[DESCRIPTION OF THE TASK] In the listing below, find the line containing "for name, part" and the line containing "from typing import Callable, Sequence". Repeat exactly those two lines and every line between them, nothing more.

══ RECORDED INFORMATION

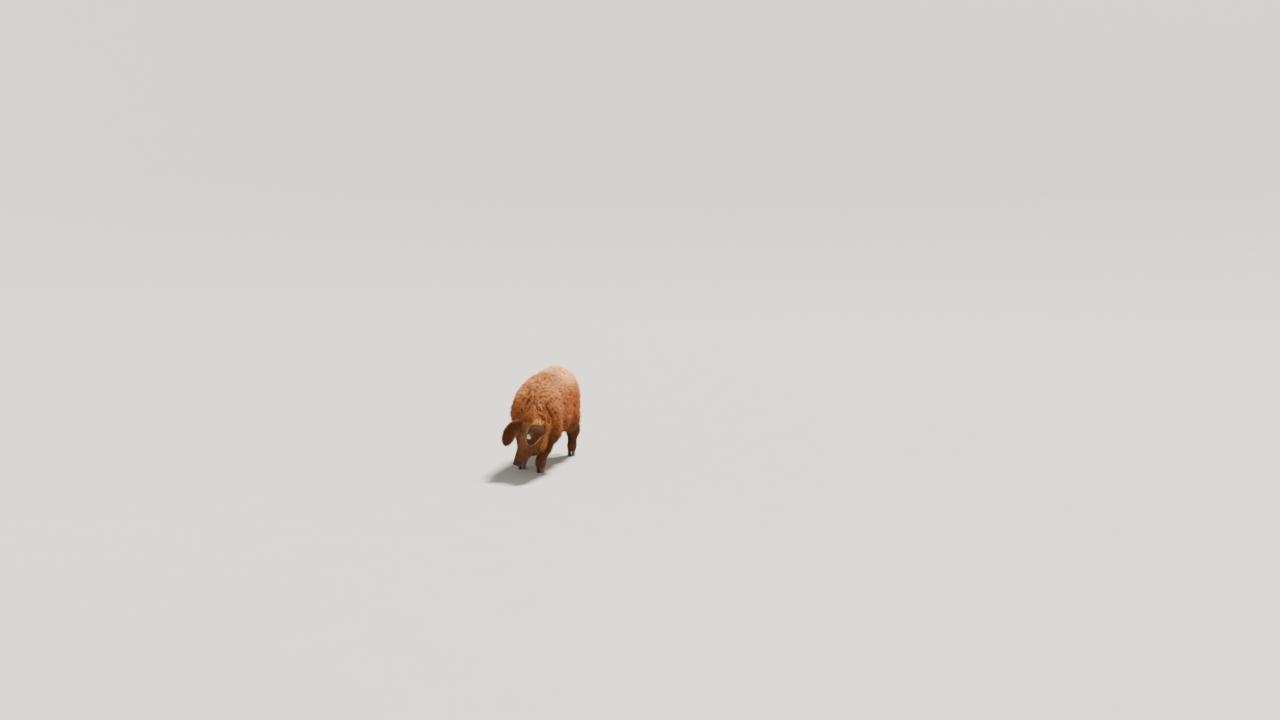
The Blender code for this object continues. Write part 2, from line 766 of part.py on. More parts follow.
def snout_disc():
    """The flat oval disc at the end of the snout, with two nostrils."""
    start = NOSE_CUT + GAP
    rings = []
    for along, scale in ((start, 0.93), (start + 0.005, 1.0), (DISC_AT - 0.003, 1.02), (DISC_AT, 0.94)):
        rings.append(oval(on_head(along, 0, -0.002), HEAD_LEFT, HEAD_UP, DISC_HALF[0] * scale, DISC_HALF[1] * scale, 24))
    disc = loft("snout_disc", rings)
    for side in (-1, 1):
        holes = []
        for along, scale in ((DISC_AT - 0.0115, 0.7), (DISC_AT + 0.002, 1.0)):
            middle = on_head(along, side * 0.0150, 0.0)
            holes.append(oval(middle, HEAD_LEFT, HEAD_UP, 0.0068 * scale, 0.0088 * scale, 12))
        combined(disc, [loft("nostril", holes)], "DIFFERENCE")
    return disc


CLAW_HALF = 0.0142


def claw(name, foot, side):
    """One cloven claw: a flat sole, a sloping front wall and a top that meets the pastern."""
    x, y = foot
    rings = []
    for height, centre, long, wide in (
        (0.0, -0.010, 0.033, 1.0),
        (0.010, -0.009, 0.0335, 1.0),
        (0.030, -0.005, 0.030, 0.98),
        (CORONET - GAP, -0.003, 0.0285, 0.94),
    ):
        ring = []
        for i in range(12):
            angle = 2 * math.pi * i / 12
            ahead = math.cos(angle)
            narrow = 1 - 0.5 * max(0.0, ahead) ** 1.6
            across = math.sin(angle) * CLAW_HALF * wide * narrow
            across -= side * 0.004 * max(0.0, ahead)
            ring.append(Vector((x + side * 0.0168 + across, y + centre - ahead * long, height)))
        rings.append(ring)
    return loft(name, rings)


def dewclaw(name, foot, side):
    """One small claw behind the pastern, pointing down and back."""
    x, y = foot
    back = 0.0 if name.find("front") >= 0 else 0.006
    start = Vector((x + side * 0.017, y + 0.022 + back, 0.082))
    end = Vector((x + side * 0.022, y + 0.058 + back, 0.050))
    along = (end - start).normalized()
    across = Vector((1, 0, 0))
    up = across.cross(along).normalized()
    rings = []
    for share, radius in ((0.0, 0.0085), (0.45, 0.0105), (0.85, 0.0075), (1.0, 0.0035)):
        rings.append(oval(start.lerp(end, share), across, up, radius, radius * 0.85, 8))
    return loft(name, rings)


TAIL_LINE = [(MID + 0.010, 0.440, 0.612), (MID + 0.010, 0.515, 0.610), (MID + 0.008, 0.562, 0.572),
             (MID + 0.012, 0.582, 0.500), (MID + 0.022, 0.580, 0.420), (MID + 0.034, 0.572, 0.350)]


def tail_ring(share, radius, sides=8):
    """A ring of places round the tail's middle line."""
    middle = curve(TAIL_LINE, share)
    ahead = (curve(TAIL_LINE, min(share + 0.01, 1.0)) - curve(TAIL_LINE, max(share - 0.01, 0.0))).normalized()
    across = Vector((1, 0, 0))
    across = (across - ahead * across.dot(ahead)).normalized()
    return oval(middle, across, ahead.cross(across), radius, radius, sides)


def tail_stem(name):
    """The tail without its tassel."""
    rings = []
    for step in range(9):
        share = step / 8
        rings.append(tail_ring(share, 0.027 - 0.013 * share))
    return loft(name, rings)


def tail():
    """The tail with the flat tapered locks of its tassel."""
    random = np.random.default_rng(11)
    locks = []
    for i in range(10):
        share = 0.62 + 0.36 * (i / 9)
        start = curve(TAIL_LINE, share)
        angle = i * 2.4
        way = Vector((math.cos(angle), math.sin(angle), 0))
        across = Vector((-math.sin(angle), math.cos(angle), 0))
        long = 0.115 + 0.03 * random.random()
        rings = []
        for part, wide in ((0.0, 0.007), (0.35, 0.013), (0.7, 0.010), (1.0, 0.002)):
            out = 0.004 + 0.020 * math.sin(part * 2.4)
            place = start + way * out - Vector((0, 0, 1)) * (long * part - 0.01)
            place = place + across * (0.010 * math.sin(part * 3 + i))
            rings.append(oval(place, across, way, wide, wide * 0.42, 5))
        locks.append(loft("lock", rings))
    return largest_only(combined(tail_stem("tail"), locks, "UNION"))


TAG_AT = (0.78, -0.45)
TAG_STEM = 0.0024


def tag_frame():
    """Where the tag's stem passes through the left ear, and the tag's own axes."""
    share, across = TAG_AT
    middle = ear_place("ear_left", share, across)
    down = ear_place("ear_left", share + 0.05, across) - ear_place("ear_left", share - 0.05, across)
    over = ear_place("ear_left", share, across + 0.1) - ear_place("ear_left", share, across - 0.1)
    out = over.cross(down).normalized()
    hollow = Vector(EARS["ear_left"]["hollow"])
    if out.dot(HEAD_LONG * hollow.x + HEAD_LEFT * hollow.y + HEAD_UP * hollow.z) > 0:
        out = -out
    down = (down - out * down.dot(out)).normalized()
    return middle, out, down, out.cross(down)


def tag_stem(name, radius, half):
    """A round bar through the ear where the tag hangs."""
    middle, out, down, over = tag_frame()
    return loft(name, [oval(middle + out * s * half, down, over, radius, radius, 10) for s in (-1, 1)])


def ear_tag():
    """A small blank tag: a plate on the ear's back, a stem through it and a button behind."""
    middle, out, down, over = tag_frame()
    plate = []
    for height in (0.0082, 0.0100):
        ring = []
        for i in range(16):
            angle = 2 * math.pi * (i + 0.5) / 16
            a = math.copysign(abs(math.cos(angle)) ** 0.5, math.cos(angle))
            b = math.copysign(abs(math.sin(angle)) ** 0.5, math.sin(angle))
            ring.append(middle + out * height + down * (0.009 + 0.018 * a) + over * (0.015 * b))
        plate.append(ring)
    button = [oval(middle + out * h, down, over, 0.008, 0.008, 12) for h in (-0.0100, -0.0080)]
    tag = tag_stem("ear_tag", TAG_STEM, 0.0092)
    return largest_only(combined(tag, [loft("plate", plate), loft("button", button)], "UNION"))


def finish(name, colour, rough):
    """A plain surface finish."""
    material = bpy.data.materials.new(name)
    material.use_nodes = True
    shader = material.node_tree.nodes["Principled BSDF"]
    shader.inputs["Base Color"].default_value = (*colour, 1)
    shader.inputs["Roughness"].default_value = rough
    material.diffuse_color = (*colour, 1)
    return material


def build():
    """Makes every part of the pig, each clear of its neighbours."""
    clumps = clump_places()
    parts = {name: body_part(name, clumps) for name in REGIONS}
    head = parts["head"]
    for side, word in ((1, "left"), (-1, "right")):
        centre, _ = eye_place(side)
        combined(head, [sphere("lid", centre, LID_RADIUS, 2)], "UNION")
        combined(head, [almond(side)], "DIFFERENCE")
        combined(head, [sphere("socket", centre, EYE_RADIUS + GAP, 2)], "DIFFERENCE")
        parts["eye_" + word] = sphere("eye_" + word, centre, EYE_RADIUS, 2)
        name = "ear_" + word
        parts[name] = ear(name)
        cut_clear(head, parts[name])
        cut_clear(parts["neck"], parts[name])
    combined(parts["ear_left"], [tag_stem("tag_hole", TAG_STEM + GAP, 0.03)], "DIFFERENCE")
    parts["ear_tag"] = ear_tag()
    parts["snout_disc"] = snout_disc()
    parts["tail"] = tail()
    cut_clear(parts["torso"], parts["tail"])
    for foot_name, foot in FEET.items():
        leg = parts["leg_" + foot_name]
        for side, word in ((1, "outer"), (-1, "inner")):
            side = side if foot_name.endswith("left") else -side
            hoof = "hoof_" + foot_name + "_" + word
            parts[hoof] = claw(hoof, foot, side)
            small = "dewclaw_" + foot_name + "_" + word
            parts[small] = dewclaw(small, foot, side)
            cut_clear(leg, parts[small])
    for part in parts.values():
        largest_only(part)
    return parts


FINISHES = {
    "coat": (COAT_RED, 0.8), "face": (FACE_BROWN, 0.7), "ear": (EAR_BROWN, 0.7), "snout": (SNOUT_GREY, 0.45),
    "horn": (HORN_BLACK, 0.4), "eye": (EYE_BROWN, 0.1), "tag": (TAG_CREAM, 0.5),
}
WORN = {"head": "face", "ear": "ear", "snout": "snout", "hoof": "horn", "dewclaw": "horn", "eye": "eye"}


def main():
    """Clears the scene, builds the pig and sets it over the middle of its floor print."""
    for obj in list(bpy.data.objects):
        bpy.data.objects.remove(obj)
    parts = build()
    finishes = {name: finish(name, colour, rough) for name, (colour, rough) in FINISHES.items()}
    for name, part in parts.items():
        part.name = name
        part.data.name = name
        part.data.transform(Matrix.Translation(SHIFT))
        worn = "tag" if name == "ear_tag" else WORN.get(name.split("_")[0], "coat")
        part.data.materials.clear()
        part.data.materials.append(finishes[worn])


if __name__ == "__main__":
    main()
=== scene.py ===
"""The dressed red mangalica: skin, woolly coat, face, feet, tail and blank ear tag round the frame.

Metres, +Z up. Shapes are drawn on the pig's own axes, in which it heads along -Y and its left side
is +X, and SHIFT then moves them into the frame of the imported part.
"""

import logging
import math
from dataclasses import dataclass, field
from enum import Enum
from typing import Callable, Sequence

import bpy
import numpy as np
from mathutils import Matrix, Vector, kdtree, noise


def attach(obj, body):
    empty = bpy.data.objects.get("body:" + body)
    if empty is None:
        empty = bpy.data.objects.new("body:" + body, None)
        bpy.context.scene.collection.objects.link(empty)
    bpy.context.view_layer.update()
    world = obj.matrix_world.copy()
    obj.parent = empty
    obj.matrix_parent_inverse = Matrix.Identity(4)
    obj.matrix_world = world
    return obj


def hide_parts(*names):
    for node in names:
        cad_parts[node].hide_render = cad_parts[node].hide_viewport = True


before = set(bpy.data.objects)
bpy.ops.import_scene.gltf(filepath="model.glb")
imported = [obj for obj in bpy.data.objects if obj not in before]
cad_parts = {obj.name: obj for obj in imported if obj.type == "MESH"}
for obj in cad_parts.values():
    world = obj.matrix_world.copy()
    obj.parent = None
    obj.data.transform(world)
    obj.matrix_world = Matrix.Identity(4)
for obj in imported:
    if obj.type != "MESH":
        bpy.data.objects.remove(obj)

Array = np.ndarray
Field = Callable[[Array], Array]
Colour = tuple[float, float, float]
Place = tuple[float, float, float]
Tile = tuple[float, float, float, float]

log = logging.getLogger("mangalica")
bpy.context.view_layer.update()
SHIFT = np.array((-0.040, 0.055, 0.0))
BAKE_MAP = "OFBake"
LOCK_PATCH = 0.003
FULL_TURN = 2 * math.pi
MID_TONE = 0.5


def smooth_step(low: float, high: float, value: Array) -> Array:
    """Rises smoothly from 0 at low to 1 at high, or falls where high lies below low."""
    share = np.clip((value - low) / (high - low), 0, 1)
    return share * share * (3 - 2 * share)


def unit(vectors: Array) -> Array:
    """Scales each vector to length 1."""
    return vectors / np.maximum(np.linalg.norm(vectors, axis=-1, keepdims=True), 1e-9)


def flattened(vectors: Array, out: Array) -> Array:
    """Lays each vector into the surface that out points away from, at length 1."""
    return unit(vectors - out * (vectors * out).sum(-1, keepdims=True))


def away(points: Array, place: Sequence[float]) -> Array:
    """How far each point lies from a place."""
    return np.linalg.norm(points - np.array(place), axis=1)


def turns_of(count: int) -> Array:
    """The angles of a full turn in even steps."""
    return np.arange(count) / count * FULL_TURN


def swung(angle: Array, first: Array, second: Array) -> Array:
    """The way at each angle from the first way towards the second."""
    return np.cos(angle)[..., None] * first + np.sin(angle)[..., None] * second


def speckle(points: Array, scale: float, seed: float = 0.0) -> Array:
    """Smooth random values, about -1 to 1, that change scale times a metre."""
    shift = Vector((seed, seed * 1.7, -seed))
    return np.array([noise.noise(Vector(p) * scale + shift) for p in points.tolist()])


def melt(total: Array, one: Array, soft: float) -> Array:
    """Joins one field to the total, with the crease between them filled softly."""
    share = np.clip(0.5 + 0.5 * (one - total) / soft, 0, 1)
    return one + (total - one) * share - soft * share * (1 - share)


def carved(total: Array, far: Array, soft: float) -> Array:
    """Takes a field's shape away from the total, with the edge between them rounded."""
    share = np.clip(0.5 - 0.5 * (total + far) / soft, 0, 1)
    return total - (total + far) * share + soft * share * (1 - share)


def grid_quads(rows: int, cols: int, whole: bool = True) -> Array:
    """Quads between rows of points, numbered row by row.

    Args:
        rows: how many rows of points there are.
        cols: how many points each row has.
        whole: closes each row into a ring.

    Returns:
        Four numbers a quad.
    """
    i, j = np.meshgrid(np.arange(rows - 1), np.arange(cols if whole else cols - 1), indexing="ij")
    right = (j + 1) % cols
    corners = (i * cols + j, i * cols + right, (i + 1) * cols + right, (i + 1) * cols + j)
    return np.stack(corners, -1).reshape(-1, 4)


def facing(corners: Array) -> Array:
    """The way out of each quad from its four corners, as long as twice its area."""
    return np.cross(corners[:, 2] - corners[:, 0], corners[:, 3] - corners[:, 1])


def curve_through(places: Array, share: Array) -> Array:
    """Places on the smooth line through several places.

    Args:
        places: what the line runs through.
        share: from 0 at the first to 1 at the last.

    Returns:
        One place a share.
    """
    at = np.minimum(share, 0.99999) * (len(places) - 1)
    i = at.astype(int)
    t = (at - i)[:, None]
    a, b = places[np.maximum(i - 1, 0)], places[i]
    c, d = places[i + 1], places[np.minimum(i + 2, len(places) - 1)]
    return 0.5 * (2 * b + (c - a) * t + (2 * a - 5 * b + 4 * c - d) * t**2 + (3 * b - a - 3 * c + d) * t**3)


def heading(places: Array, share: Array, step: float) -> Array:
    """The way along the smooth line through several places, read a step to each side."""
    before = curve_through(places, np.maximum(share - step, 0.0))
    return unit(curve_through(places, np.minimum(share + step, 1.0)) - before)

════

[ANSWER TO THE EXERCISE]
    for name, part in parts.items():
        part.name = name
        part.data.name = name
        part.data.transform(Matrix.Translation(SHIFT))
        worn = "tag" if name == "ear_tag" else WORN.get(name.split("_")[0], "coat")
        part.data.materials.clear()
        part.data.materials.append(finishes[worn])


if __name__ == "__main__":
    main()
=== scene.py ===
"""The dressed red mangalica: skin, woolly coat, face, feet, tail and blank ear tag round the frame.

Metres, +Z up. Shapes are drawn on the pig's own axes, in which it heads along -Y and its left side
is +X, and SHIFT then moves them into the frame of the imported part.
"""

import logging
import math
from dataclasses import dataclass, field
from enum import Enum
from typing import Callable, Sequence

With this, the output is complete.